View the movie as primer...a brief glimpse into a story waiting to be read.

Wednesday, December 12, 2007

Buying from Peter to sell to Paul

With the continuing buying thrist for Eat, Pray, Love, and the lack of stock at regional distributors, one has to do strange things. Like buying mass quantities from a shopping club warehouse to sell in the bookstore that tries to coexist with the shopping club warehouse. Strange times indeed.

Tuesday, December 11, 2007

Books that seem to be wrapped the most in 2007

As I have begun my giftwrapping stint at the bookstore I have noticed several books that seem to be wrapped the most. Whether this is due to staff recommendations, book clubs, or Oprah, the following titles love the wrap:

-Eat, Pray, Love
-Water for Elephants
-Life of the Thunderbolt Kid
-The Absolutely True Diary of a Part-Time Indian
-Pillars of the Earth
-The Zookeepers Wife

Thursday, December 6, 2007

Books on my wish list-hint, hint, nudge, nudge.

The list I created for my wife to choose from-all of them, please-is wide ranging.



My first hope would be for Diane Ackermann's-The Zookeeper's Wife.
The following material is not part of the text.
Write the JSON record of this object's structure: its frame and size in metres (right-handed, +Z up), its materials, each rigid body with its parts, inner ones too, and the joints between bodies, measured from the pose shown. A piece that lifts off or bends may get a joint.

This is the incredible story of how the zookeeping husband and wife team of the Warsaw Zoo survived the German occupation of Poland. The zoo became a haven not just for the animals but the townspeople as well.



My next hope would be for David Michaelis'-Schulz & Peanuts: A Biography. Charles Schulz, the quiet genius behind the Peanuts characters, is finally revealed in this intimate portrait of a man who just loved to draw, tell simple stories, and let the artwork speak for him.



One more pick would be for Bob Eckstein's-The History of the Snowman. This book caught me by surprise with the nostalgia and love presented for the rotund character that charms us all.



Finally, a hope for the big book under my tree of photographic images of various wildlife, in a studio setting, from Andrew Zuckerman called Creature. Blank backgrounds with incredibly close-up portraits. Wow!